Productivity

Single-Layer vs Multi-Layer Scheduling: Key Differences

Nov 14, 2025
Tindlo Tech

Single-Layer vs Multi-Layer Scheduling: Key Differences

Let's play a quick game. Open your calendar right now. What do you see?

If you're like most people, you see colored blocks representing meetings, maybe some all-day events, and a lot of white space that somehow never stays empty for long. Congratulations—you're using single-layer scheduling, and it's been the default for about forty years.

But here's the question nobody asks: is that actually enough?

What Single-Layer Scheduling Does Well

Let's give credit where it's due. Google Calendar, Outlook, Apple Calendar—they're great at showing when you're busy. They handle recurring events like a champ. They send reminders so you don't miss that 3 PM call. They integrate with video conferencing so you can join meetings without hunting for links.

For basic "when am I supposed to be where" questions, single-layer calendars work fine.

The problems start when your work gets more complex than "show up to meetings."

The Gap Between Time and Action

Single-layer scheduling shows you've blocked 2-4 PM for "Project Work." Great. But when 2 PM arrives, you sit down and think... what exactly am I supposed to do? Where's that document I need? What were the specific tasks?

You spend the first twenty minutes gathering context instead of working. Then someone Slacks you. By 3 PM, you've done maybe forty-five minutes of actual work during your two-hour block.

This gap between scheduled time and actual execution is where productivity goes to die. And single-layer calendars don't even try to bridge it.

How Multi-Layer Scheduling Adds Depth

Multi-layer scheduling treats time as a foundation, not the whole building. Yes, you have your 2-4 PM block—but now it contains layers.

The event layer shows what the block is for. The task layer shows specific actions to complete. The document layer links the files you'll need. Everything is right there when you start.

No more "let me just find that spreadsheet first." No more "what was I supposed to focus on again?" The context is built into the time block itself.

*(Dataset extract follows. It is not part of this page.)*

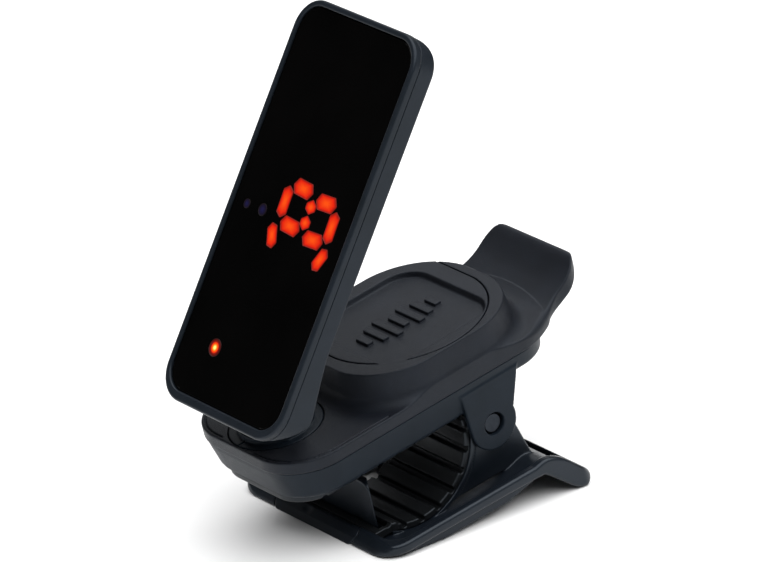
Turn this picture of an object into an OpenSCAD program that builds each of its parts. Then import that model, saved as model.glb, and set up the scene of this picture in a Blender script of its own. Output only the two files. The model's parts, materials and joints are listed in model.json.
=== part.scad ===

Document Connection: The Real Game-Changer

If you create a lot of Google Slides, Spreadsheets, and shared docs (and who doesn't these days?), the document connection in Tindlo changes how you work.

In a single-layer world, documents and calendar exist in parallel universes. Your meeting is on the calendar. Your presentation is in Drive. Your tasks are in a to-do app. You're the thread connecting everything, and honestly, that thread gets pretty frayed.

Multi-layer scheduling weaves these together automatically. Documents attach to the time they relate to. When you need something, you navigate to when you used it, not where you filed it.

History That Actually Helps

Single-layer calendars archive your past into obscurity. Yes, you can scroll back, but you'll see "Team Meeting" with zero context about what happened, what was discussed, or what resulted.

Multi-layer scheduling preserves history with meaning. The meeting from three months ago still has its attached agenda, documents, and outcomes. When you need to remember how you handled something, the answer is findable.

For founders iterating on products, students building on past projects, or anyone who thinks "we did something similar before"—this historical depth is gold.